According to the researches, these killers (many of whom are alleged foreigners) appear to have the protection of the state. When they bothered to comment on the atrocities of the herdsmen militia, the President, Muhammadu Buhari; presidential spokespersons, Minister of the Interior, General Abdulrahman Danbazzau; Army spokesman, Brigadier General Sani Usman Kukasheka and the Inspector General of Police Ibrahim Idris, only used such cosmetic or diversionary terms as “cattle rustlers”, “farmers/herdsmen’s clashes” and “communal misunderstanding”. When you are unwilling to call a spade by its proper name, you definitely have something to hide. These killers were referred to by Sultan Sa’ad Abubakar III as “foreigners” as if that is a valid excuse to let them continue in their genocidal atrocities against our people.

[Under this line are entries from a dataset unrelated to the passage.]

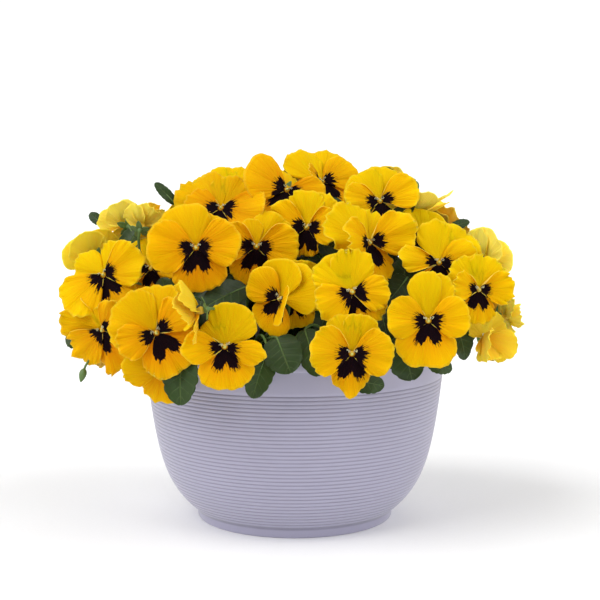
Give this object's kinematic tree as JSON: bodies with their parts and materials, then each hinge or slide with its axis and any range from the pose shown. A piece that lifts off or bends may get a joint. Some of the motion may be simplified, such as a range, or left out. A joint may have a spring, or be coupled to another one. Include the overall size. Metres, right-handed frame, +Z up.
{
  "type": "potted pansy planter",
  "caption": "Round ribbed plastic colour bowl planted with yellow pansies that spill over its rim, as a garden or patio decoration.",
  "frame": {"origin": "centre of the pot's underside, on the flat pad level with its foot ring", "axes": "+Z up along the pot's axis, -Y towards the viewer of the picture, +X to the picture's right"},
  "size_m": [0.4471, 0.4027, 0.3669],
  "materials": {
    "pot": "matt lavender-grey moulded plastic",
    "soil": "loose dark peat potting mix",
    "foliage": "dark green living leaves and stems",
    "petal": "velvety yellow petals with near-black blotches"
  },
  "bodies": {
    "root": {"pot": "pot", "soil": "soil", "plant_1": "foliage", "plant_2": "foliage", "plant_3": "foliage", "plant_4": "foliage", "plant_5": "foliage", "plant_6": "foliage", "bloom_01": "petal", "bloom_02": "petal", "bloom_03": "petal", "bloom_04": "petal", "bloom_05": "petal", "bloom_06": "petal", "bloom_07": "petal", "bloom_08": "petal", "bloom_09": "petal", "bloom_10": "petal", "bloom_11": "petal", "bloom_12": "petal", "bloom_13": "petal", "bloom_14": "petal", "bloom_15": "petal", "bloom_16": "petal", "bloom_17": "petal", "bloom_18": "petal", "bloom_19": "petal", "bloom_20": "petal", "bloom_21": "petal", "bloom_22": "petal", "bloom_23": "petal", "bloom_24": "petal", "bloom_25": "petal", "bloom_26": "petal", "bloom_27": "petal", "bloom_28": "petal", "bloom_29": "petal", "bloom_30": "petal", "bloom_31": "petal", "bloom_32": "petal", "bloom_33": "petal", "bloom_34": "petal", "bloom_35": "petal", "bloom_36": "petal", "bloom_37": "petal", "bloom_38": "petal", "bloom_39": "petal", "bloom_40": "petal", "bloom_41": "petal", "bloom_42": "petal"}
  },
  "joints": []
}
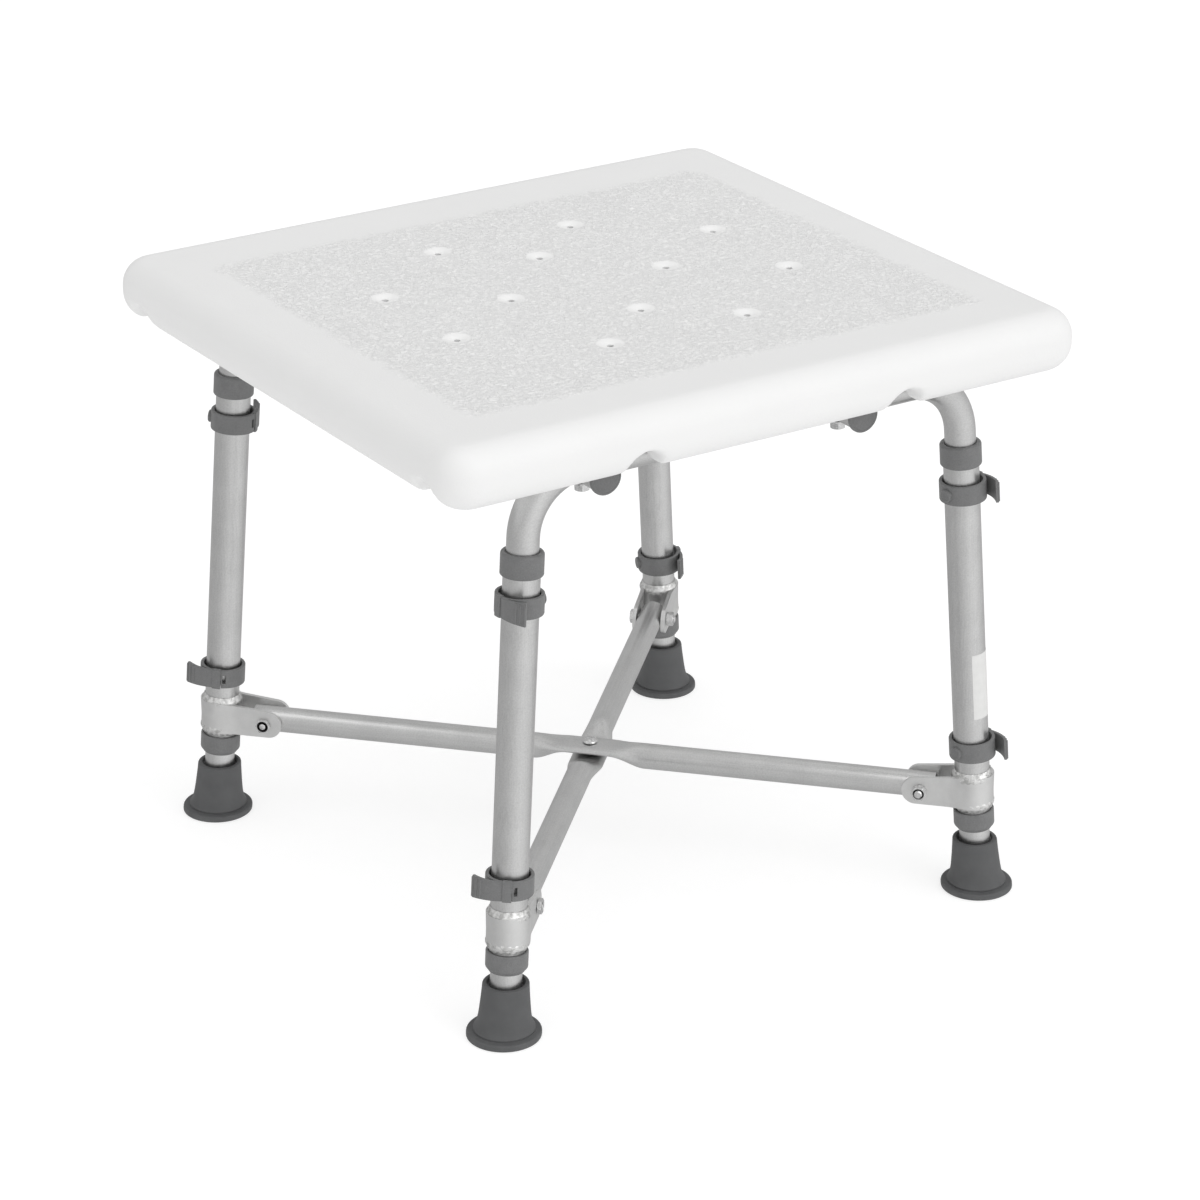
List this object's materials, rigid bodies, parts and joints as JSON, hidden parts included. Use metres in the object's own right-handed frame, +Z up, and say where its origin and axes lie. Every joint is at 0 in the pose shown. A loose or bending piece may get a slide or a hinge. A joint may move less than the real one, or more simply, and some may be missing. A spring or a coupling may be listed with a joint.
{
  "type": "shower stool",
  "caption": "Backless shower stool: drained moulded seat on tubular arches, pin-locked telescoping legs with rubber feet, and crossed braces.",
  "frame": {"origin": "on the floor under the middle of the seat, with the legs at their shortest", "axes": "+Z up, +X along the longer side of the seat, -Y the front"},
  "size_m": [0.514, 0.477, 0.446],
  "materials": {
    "seat_plastic": "near-white moulded polyethylene, semi-matte, with a leather-like grain on the middle of the top",
    "aluminium_tube": "satin anodised, faint drawn lines along the tube",
    "bracket_metal": "blasted and welded, slightly rough",
    "gray_plastic": "mid gray moulded plastic, fine texture",
    "foot_rubber": "gray moulded rubber, soft matte",
    "steel_fastener": "bright plated steel",
    "brass_insert": "plain machined brass"
  },
  "bodies": {
    "frame": {"brace_rivet": "steel_fastener", "front_arch": "aluminium_tube", "front_left_brace_bolt": "steel_fastener", "front_left_brace_nut": "steel_fastener", "front_left_bracket": "bracket_metal", "front_left_cross_bar_cap": "gray_plastic", "front_left_leg": "aluminium_tube", "front_left_lower_clip": "gray_plastic", "front_left_lower_collar": "gray_plastic", "front_left_seat_bolt": "steel_fastener", "front_left_seat_insert": "brass_insert", "front_left_upper_clip": "gray_plastic", "front_left_upper_collar": "gray_plastic", "front_right_brace_bolt": "steel_fastener", "front_right_brace_nut": "steel_fastener", "front_right_bracket": "bracket_metal", "front_right_cross_bar_cap": "gray_plastic", "front_right_leg": "aluminium_tube", "front_right_lower_clip": "gray_plastic", "front_right_lower_collar": "gray_plastic", "front_right_seat_bolt": "steel_fastener", "front_right_seat_insert": "brass_insert", "front_right_upper_clip": "gray_plastic", "front_right_upper_collar": "gray_plastic", "left_cross_bar": "aluminium_tube", "lower_brace": "aluminium_tube", "rear_arch": "aluminium_tube", "rear_left_brace_bolt": "steel_fastener", "rear_left_brace_nut": "steel_fastener", "rear_left_bracket": "bracket_metal", "rear_left_cross_bar_cap": "gray_plastic", "rear_left_leg": "aluminium_tube", "rear_left_lower_clip": "gray_plastic", "rear_left_lower_collar": "gray_plastic", "rear_left_seat_bolt": "steel_fastener", "rear_left_seat_insert": "brass_insert", "rear_left_upper_clip": "gray_plastic", "rear_left_upper_collar": "gray_plastic", "rear_right_brace_bolt": "steel_fastener", "rear_right_brace_nut": "steel_fastener", "rear_right_bracket": "bracket_metal", "rear_right_cross_bar_cap": "gray_plastic", "rear_right_leg": "aluminium_tube", "rear_right_lower_clip": "gray_plastic", "rear_right_lower_collar": "gray_plastic", "rear_right_seat_bolt": "steel_fastener", "rear_right_seat_insert": "brass_insert", "rear_right_upper_clip": "gray_plastic", "rear_right_upper_collar": "gray_plastic", "right_cross_bar": "aluminium_tube", "seat": "seat_plastic", "upper_brace": "aluminium_tube"},
    "front_left_extension": {"front_left_foot_tube": "aluminium_tube", "front_left_rubber_foot": "foot_rubber"},
    "rear_left_extension": {"rear_left_foot_tube": "aluminium_tube", "rear_left_rubber_foot": "foot_rubber"},
    "front_right_extension": {"front_right_foot_tube": "aluminium_tube", "front_right_rubber_foot": "foot_rubber"},
    "rear_right_extension": {"rear_right_foot_tube": "aluminium_tube", "rear_right_rubber_foot": "foot_rubber"}
  },
  "joints": [
    {"name": "front_left_height", "type": "slide", "parent": "frame", "child": "front_left_extension", "axis": [-0.0666, -0.0242, -0.9975], "range_m": [0, 0.1143], "deforming": ["front_left_lower_clip"]},
    {"name": "rear_left_height", "type": "slide", "parent": "frame", "child": "rear_left_extension", "axis": [-0.0666, 0.0242, -0.9975], "range_m": [0, 0.1143], "deforming": ["rear_left_lower_clip"]},
    {"name": "front_right_height", "type": "slide", "parent": "frame", "child": "front_right_extension", "axis": [0.0666, -0.0242, -0.9975], "range_m": [0, 0.1143], "deforming": ["front_right_lower_clip"]},
    {"name": "rear_right_height", "type": "slide", "parent": "frame", "child": "rear_right_extension", "axis": [0.0666, 0.0242, -0.9975], "range_m": [0, 0.1143], "deforming": ["rear_right_lower_clip"]}
  ]
}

This seemingly covert or overt protection or tolerance of the evils being perpetrated by the militias has emboldened the various Fulani cattle-breeding interest groups such as Miyetti Allah Cattle Breeders Association of Nigeria, MACBAN, and the Miyetti Allah Kautal Hore to insist that unless the various states making laws to ban open grazing cancel the laws the killings would continue.

They also push their “constitutional right” to settle and do their business in any part of the country, forgetting that the right is only for those who are peaceful and law-abiding. Before the arrival of the Fulani militias from the Sahel and Sahara to mount their murderous siege on Nigerians, there was no problem between Fulani herdsmen and Nigerians because they carried on their business peacefully. They were fully accommodated everywhere, not just because of the constitution but because they did not pose any threat. It is now that they have become threats to the lives and properties of their host communities that people are rising to chase them out of their lands.

That they have refused to ranch their livestock, preferring instead to lay claims to ownership of the areas they were permitted to graze their cattle shows a clear agenda of trying to force the indigenous peoples to give up some of their lands through capitulation to terror. Their Plateau experiment appears to have worked. It started in 2002, but the then Governors, Joshua Dariye and his successor, Jonah Jang, refused to give up their people’s land. Now, they have found a quisling in Governor Simon Lalong who not only agreed to give up land to the killers but also went to Aso Villa to badmouth Governor Samuel Ortom for signing the anti-open grazing legislation into law.

The idea could be to keep killing in Benue and Taraba until they capitulate like Plateau. From there they would move further inland towards the Atlantic Ocean. If this is the agenda, then the future of peace in this country is very bleak indeed. I don’t see how the situation is going to change with Buhari in the saddle.

The challenge before all indigenous Nigerians is for leaders to meet and take a common stand and approach. Foreigners are being brought in from about seventeen countries into the Nigerian El Dorado in an imperialist military campaign to seize the lands of its indigenous people. Some Nigerians are more interested in reviving and expanding their dead tribal empire through violence rather than joining their countrymen to make Nigeria great.

Professor Wole Soyinka is right: they have declared war on us. Yesterday, it was Plateau. Today it is Benue and Taraba. Tomorrow, it will be you!